The solution in the end would be about as Soviet as one can imagine. Mumble a quiet "ah pizdec", flood all four pots with plenty of WD40 and expect miracles to happen. Guess what, it actually worked. I suspect that the rings were just stuck in their grooves and it has stopped running on three pots ever since. (The fresh plugs might have helped a bit as well.)

Copious amounts of cavity grease...

... a fresh set of brake pads ...

Unsurprisingly those pads netted some nice results.

... and a bit more tidying up should have Comrade Car ready for some fun with the authorities.

Only to realise that a battery hold down would probably go quite well with the man in charge. (Marvel at the elegance and sheer beauty of a bit of angle iron (zinc plated of course) and two pieces of M8 threaded rod. 

Surely a vehicle that has seen so much loving care can only do one thing at the inspection - exactly, it failed miserably and I even got shouted at for having the audacity to bring "something like this" to the inspection. I later on went to another garage, got a list of faults and started tackling them one by one.

Not a fault per se, but a fresh fan belt, because the one installed was way too short and "well" run in. 

As I had to take off the fan-shround anyway, I cut out one section in order to make room for the 38mm socket that is used to turn over the engine for when you want to adjust valves or the like. (Mind you this one is still handcrank-able.)

So what did Comrade car fail on:

1)rear brakes - rear drums have warped liners (but otherwise were working fine)

As I already had them off before, pulling the drums off was easy peasy.

De-rusting the locating ring and the mating surface, probably would have been sufficient to make them run true again, if you ask me.

In order to prevent this, a generous amount of ceramic anti-seize should keep things in good shape for a while.

2) rear shocks - well in all fairness, all four of them were as dead as Count Dracula and still rocking... To be fair, those red shocks must AT LEAST be worth five horsepower. (Also they had a rather dramatic effect as I suspect that the shocks installed include a slight lift and it handles rather stiff for a vehicle like this.

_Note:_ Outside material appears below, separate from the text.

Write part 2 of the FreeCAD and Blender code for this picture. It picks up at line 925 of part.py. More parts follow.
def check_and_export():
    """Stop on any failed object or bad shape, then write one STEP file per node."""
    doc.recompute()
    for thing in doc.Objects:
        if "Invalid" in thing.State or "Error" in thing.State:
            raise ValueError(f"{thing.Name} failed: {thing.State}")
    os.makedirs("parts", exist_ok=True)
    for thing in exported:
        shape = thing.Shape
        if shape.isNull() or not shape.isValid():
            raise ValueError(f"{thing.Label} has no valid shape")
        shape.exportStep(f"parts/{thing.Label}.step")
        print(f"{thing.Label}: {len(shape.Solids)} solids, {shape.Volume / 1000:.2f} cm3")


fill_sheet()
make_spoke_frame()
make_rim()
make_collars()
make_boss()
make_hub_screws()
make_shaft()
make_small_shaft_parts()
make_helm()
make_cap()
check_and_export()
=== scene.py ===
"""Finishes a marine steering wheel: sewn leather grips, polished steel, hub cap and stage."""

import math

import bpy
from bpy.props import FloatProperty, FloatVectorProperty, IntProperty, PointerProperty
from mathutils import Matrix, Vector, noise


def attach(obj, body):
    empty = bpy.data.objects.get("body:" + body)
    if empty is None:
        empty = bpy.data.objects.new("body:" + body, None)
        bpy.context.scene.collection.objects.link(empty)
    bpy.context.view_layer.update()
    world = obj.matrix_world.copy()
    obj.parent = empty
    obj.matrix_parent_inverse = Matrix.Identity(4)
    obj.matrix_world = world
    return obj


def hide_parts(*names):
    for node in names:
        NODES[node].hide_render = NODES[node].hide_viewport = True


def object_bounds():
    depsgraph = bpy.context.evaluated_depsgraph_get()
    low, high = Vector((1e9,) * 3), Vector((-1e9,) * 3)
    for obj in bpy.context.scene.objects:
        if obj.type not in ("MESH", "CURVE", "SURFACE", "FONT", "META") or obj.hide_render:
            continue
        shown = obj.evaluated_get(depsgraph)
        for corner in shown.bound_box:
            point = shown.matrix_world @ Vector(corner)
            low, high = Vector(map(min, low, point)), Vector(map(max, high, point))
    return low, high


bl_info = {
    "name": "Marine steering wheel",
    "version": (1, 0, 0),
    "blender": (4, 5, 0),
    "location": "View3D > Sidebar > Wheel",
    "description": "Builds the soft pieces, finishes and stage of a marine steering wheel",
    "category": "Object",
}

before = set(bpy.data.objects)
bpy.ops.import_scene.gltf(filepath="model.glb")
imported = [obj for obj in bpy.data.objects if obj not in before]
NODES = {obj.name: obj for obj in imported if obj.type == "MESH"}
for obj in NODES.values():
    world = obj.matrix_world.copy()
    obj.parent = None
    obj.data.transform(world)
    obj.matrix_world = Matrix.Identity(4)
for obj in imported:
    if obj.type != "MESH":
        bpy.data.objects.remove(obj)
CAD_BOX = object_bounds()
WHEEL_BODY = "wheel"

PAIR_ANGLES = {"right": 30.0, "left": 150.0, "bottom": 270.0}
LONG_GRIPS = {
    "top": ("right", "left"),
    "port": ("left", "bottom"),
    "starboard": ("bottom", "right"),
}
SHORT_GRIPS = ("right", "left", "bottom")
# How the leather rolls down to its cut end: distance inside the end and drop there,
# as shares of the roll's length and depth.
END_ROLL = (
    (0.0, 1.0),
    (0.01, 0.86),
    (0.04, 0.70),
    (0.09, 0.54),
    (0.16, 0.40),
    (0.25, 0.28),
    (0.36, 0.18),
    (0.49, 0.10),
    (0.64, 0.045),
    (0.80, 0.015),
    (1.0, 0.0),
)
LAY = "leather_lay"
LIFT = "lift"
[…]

They look dead-nuts cool. Don't even try to argue. Also they were the cheapest ones available.

3) Front brakes - both the disks and lines (all round). Strictly speaking, there's not much to it, except that the disk is held on to the hub with press-in wheel studs. This could be a bit annoying, when you just want to do a quick brake-service, but as the old Comrade needed more love anyway. 

The important bits when knocking out studs: Put the nut back on proper, i.e. not just 1-2 threads but wind it down to the point where the stud is just 2-3 threads low in the nut (in order to avoid mushrooming) and use a BFH (big f*cking hammer) to give it a whack-a-holio.

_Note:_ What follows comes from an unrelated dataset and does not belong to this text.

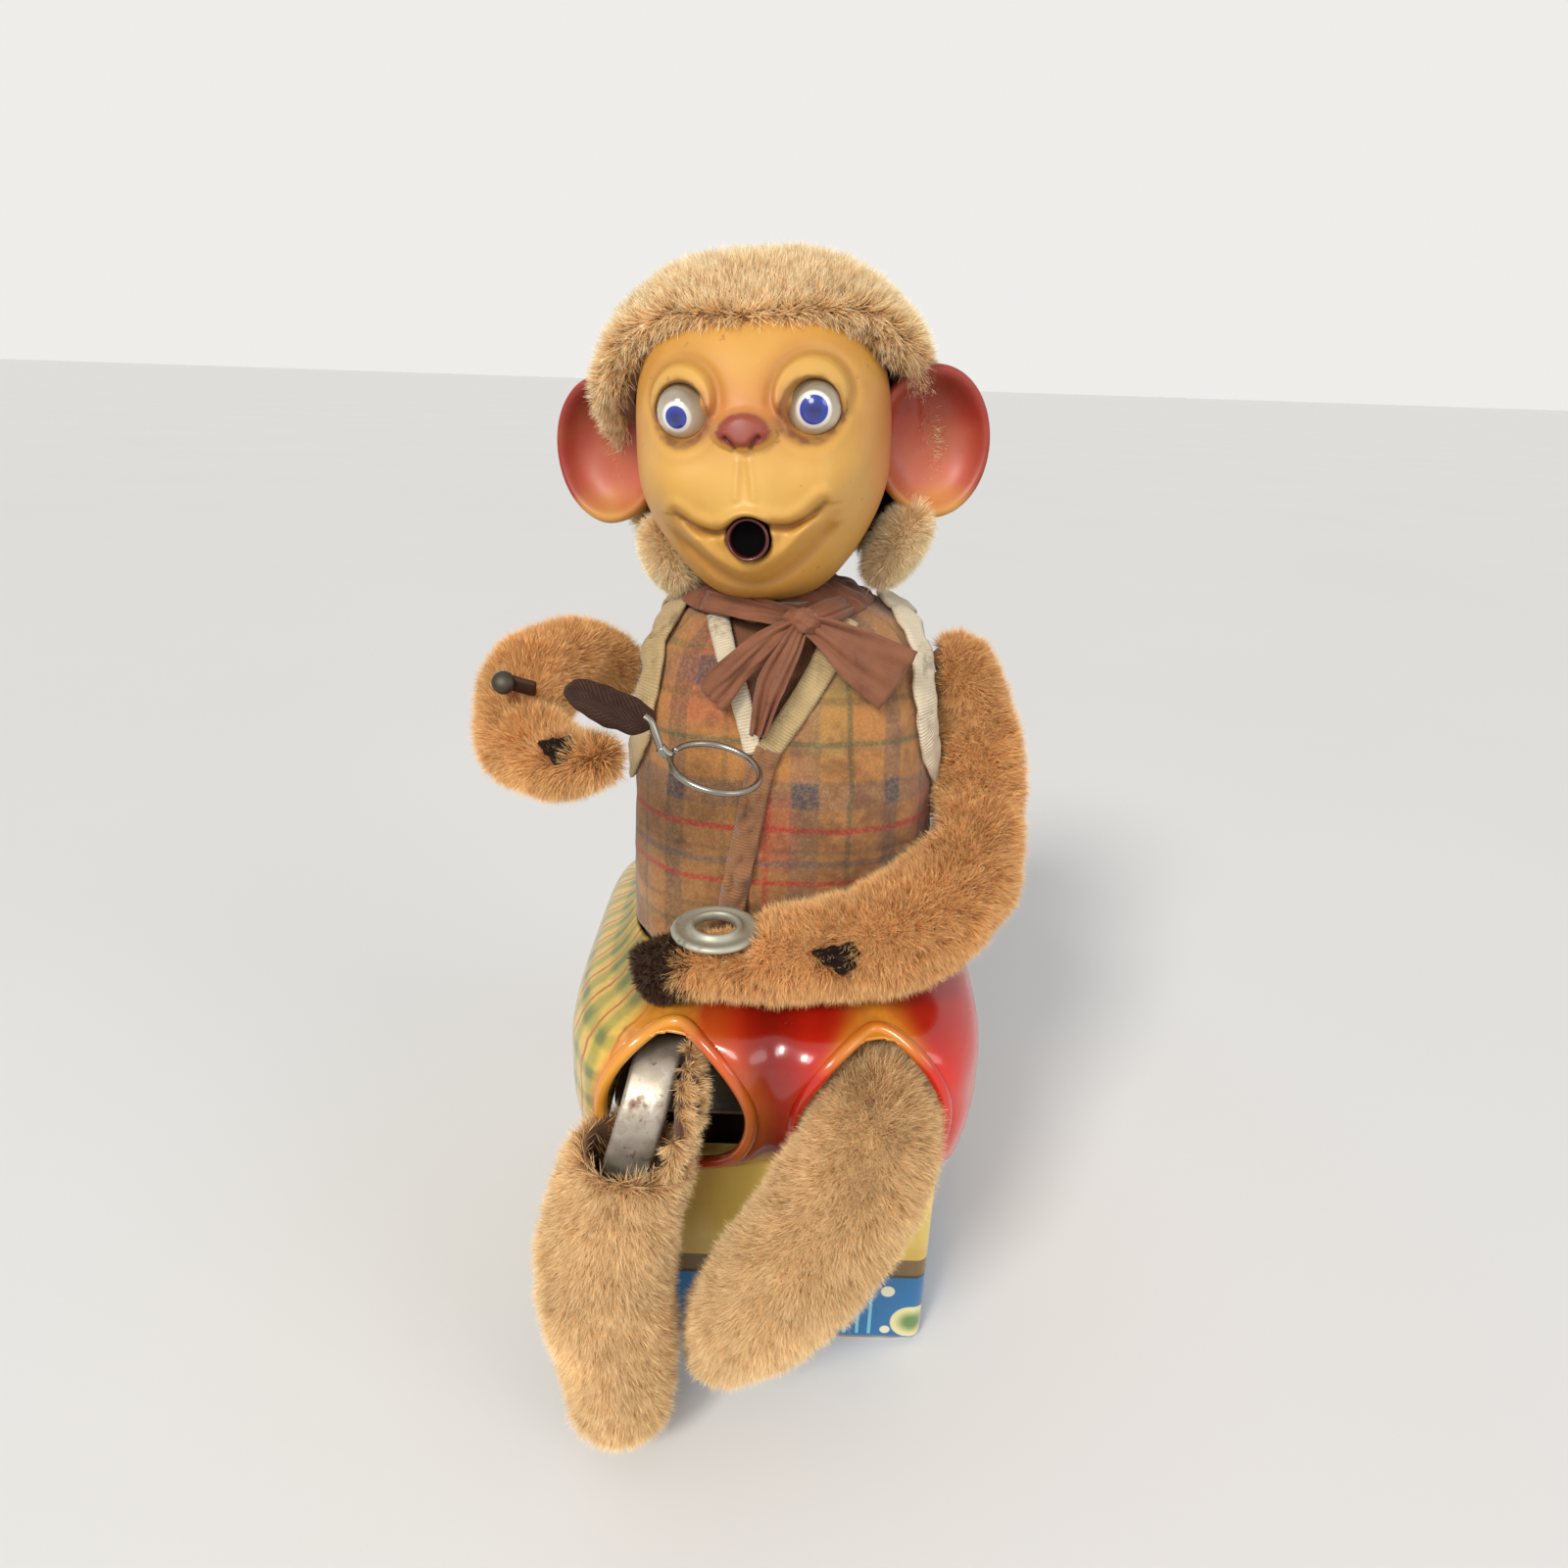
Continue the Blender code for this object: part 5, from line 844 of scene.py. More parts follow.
def outline(half_width, front, rear, power, count):
    """Evenly spaced places round a rounded outline, from the middle of the rear by -X to the front."""
    fine = section(half_width, front, rear, power, math.pi * 1.5 - np.linspace(0, 2 * math.pi, 1441))
    along = lengths_along(fine)
    even = np.linspace(0, along[-1], count, endpoint=False)
    return np.stack([np.interp(even, along, fine[:, k]) for k in (0, 1)], 1)


def sheet_area(thing):
    return sum(face.area for face in thing.data.polygons)


def start_shape(kind, name, material, **settings):
    """Add a primitive on its own, named and with its material."""
    bpy.ops.object.select_all(action="DESELECT")
    getattr(bpy.ops.mesh, "primitive_" + kind + "_add")(**settings)
    thing = bpy.context.active_object
    thing.name = name
    thing.data.name = name
    thing.data.materials.append(material)
    return thing


def edit(thing, mode, chosen):
    """Go into edit mode with only the chosen edges or faces selected."""
    mesh = thing.data
    for group in (mesh.vertices, mesh.edges, mesh.polygons):
        group.foreach_set("select", [False] * len(group))
    items = mesh.edges if mode == "EDGE" else mesh.polygons
    for item in items:
        item.select = chosen(item)
    bpy.context.view_layer.objects.active = thing
    bpy.ops.object.mode_set(mode="EDIT")
    bpy.ops.mesh.select_mode(type=mode)


def leave_edit():
    bpy.ops.object.mode_set(mode="OBJECT")


def turned(name, profile, material, place, steps=64, wall=None):
    """A turned piece: a profile of (radius, height) spun round Z with the spin tool, then set in place."""
    mesh = bpy.data.meshes.new(name)
    points = [(r * MM, 0.0, h * MM) for r, h in profile]
    mesh.from_pydata(points, [(k, k + 1) for k in range(len(points) - 1)], [])
    thing = bpy.data.objects.new(name, mesh)
    scene.collection.objects.link(thing)
    choose(thing)
    bpy.ops.object.mode_set(mode="EDIT")
    bpy.ops.mesh.select_all(action="SELECT")
    bpy.ops.mesh.spin(steps=steps, angle=2 * math.pi, center=(0, 0, 0), axis=(0, 0, 1))
    bpy.ops.mesh.select_all(action="SELECT")
    bpy.ops.mesh.remove_doubles(threshold=MERGE)
    bpy.ops.mesh.normals_make_consistent(inside=False)
    bpy.ops.object.mode_set(mode="OBJECT")
    if wall is not None:
        shell(thing, wall)
    thing.data.transform(place)
    thing.data.materials.append(material)
    thing.data.shade_smooth()
    return thing


def metric(matrix):
    """A placement whose move is in millimetres, in metres."""
    out = matrix.copy()
    out.translation = matrix.translation * MM
    return out


# The tin box, as one printed wrap with a seam flange down each side

def tin_box():
    """A cube with its upright edges rounded, open below, with the deck's rim turned in above."""
    box = start_shape("cube", "tin_box", BOX_PRINT, size=1)
    place = Matrix.Translation(Vector(BOX_MIDDLE) * MM) @ Matrix.Diagonal((*(n * MM for n in BOX_SIZE), 1))
    box.data.transform(place)

    def upright(edge):
        a, b = (box.data.vertices[v].co for v in edge.vertices)
        return abs(a.z - b.z) > 0.05

    edit(box, "EDGE", upright)
    bpy.ops.mesh.bevel(offset=3.0 * MM, segments=8, affect="EDGES")
    leave_edit()
    edit(box, "FACE", lambda face: face.normal.z > 0.9)
    bpy.ops.mesh.inset(thickness=1.8 * MM)
    bpy.ops.mesh.delete(type="FACE")
    leave_edit()
    edit(box, "FACE", lambda face: face.normal.z < -0.9)
    bpy.ops.mesh.delete(type="FACE")
    leave_edit()
    modify(box, "BEVEL", width=0.5 * MM, segments=3, limit_method="ANGLE", angle_limit=math.radians(60))
    count = 1200
    fine = outline(39.5, 40, 41, 18, count)
    along = np.linspace(-0.5, 0.5, count, endpoint=False) * BOX_LENGTH
    tree = kdtree.KDTree(count)
    for k, (x, y) in enumerate(fine):
        tree.insert((x, y, 0), k)
    tree.balance()
    layer = box.data.uv_layers.new(name="wrap")
    for face in box.data.polygons:
        spots = []
        for loop in face.loop_indices:
            place = box.data.vertices[box.data.loops[loop].vertex_index].co / MM
            spots.append([along[tree.find((place.x, place.y, 0))[1]], place.z])
        if max(s[0] for s in spots) - min(s[0] for s in spots) > BOX_LENGTH / 2:
            for spot in spots:
                spot[0] += BOX_LENGTH if spot[0] < 0 else 0
        for loop, spot in zip(face.loop_indices, spots):
            layer.data[loop].uv = spot
    shell(box, TIN_WALL)
    smooth_edges(box, 40)
    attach(box, "root")
    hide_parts("box_front", "box_rear")
    for side, tag in SIDES:
        flange = rounded_bar("box_seam_" + tag, (side * 39.65, 0.4, 29.5), (0.35, 1.5, 28.9), PLAIN_TIN)
        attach(flange, "root")


def rounded_bar(name, middle, halves, material, bevel=0.25, turn=None):
    """A small bar with rounded edges, made from a cube."""
    bar = start_shape("cube", name, material, size=2 * MM)
    bar.data.transform(Matrix.Diagonal((*halves, 1)))
    modify(bar, "BEVEL", width=bevel * MM, segments=3)
    place = Matrix.Translation(Vector(middle) * MM)
    if turn is not None:
        place = place @ turn
    bar.data.transform(place)
    return smooth_edges(bar, 60)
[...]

Again, my opinion, at least part of the runout comes from the fact that moisture will get between hub and disk and as rust takes up more room than, well, no rust...

I debated with myself whether or not to use anti-seize there and decided against it, because it was dry to start with. To be honest in hindsight, it might have been a smart move.

Reinstall of the studs isn't too hard, just tap two or three lightly in place from behind and then use a spacer and a wheel nut with a ratchet (to be able to feel when stuff goes wrong) and pull them in tightly. "Full pull" comes by installing the wheels. Some people will only tap them in from behind, but if you bump into one of the studs with one of those incredibly heavy steel wheels, I suspect it would be rather easy to knock it back out. And sneaking that sucker back in, without taking the whole hub-assembly off once more, I suspect that could be a good reason for a dose of very flowery language.

4) Shocks and ball-joints

Getting rid of the old shocks was a case of take no prisoners. The lower bolt was no real issue, the upper one got to know Mr. 5-inch-anglegrinder.

The upper ball joint is relatively easy to do and you only have to jack up the lower control-arm and everything will (quite literally) fall in place. For the lower one a spring compressor would probably come in very, very handy. (I did it without and after seeing some videos, this was more the way you'd do it at the side of the road due to some catastrophic failure.)

5) Rubber brake hoses - probably the part I dreaded the most due to some very nasty experiences in the past. But, nope no real drama. This car is meant to be worked on and thus, not stupidly difficult. Mind you there's a longer and a shorter line on the front, clean up the hardlines where the nut will have to go and a spritz of penetrating oil won't do harm either. But no nasty tricks with blow-torches or anything. 

6) It needed new tyres. So it got "new" tyres - actually they are off a newer Niva 1700, because the owner swapped them out for some real offroad tyres. 

And just like that, Comrade Car passed. 

Just like that? Well, the moment the engineer hopped into the car and drive it from the parking lot to the inspection booth, this happened:

With the inspection and registration passed successfully, I found a rather simple (yet not quite cheap) way to fix fuel gauge - a filled tank does wonders.

29 liters later the gauge showed full and that was the end of the "broken" fuel gauge. In hindsight this also means that realistically the fuel consumption was around the 12-14L/100km mark, which is pretty good for a carb'ed Lada Niva.

And then there was a bit of this - see where that gravel road takes us that I passed by at least a hundred times on my way home. 

So why the dramatic title? Well to be honest, I put it up for sale, not expecting much and then someone came, bought it and now...

So what's the verdict on the Lada. It's complicated and thus I might write a separate post on the subject. Maybe also it'll take a bit until that happens.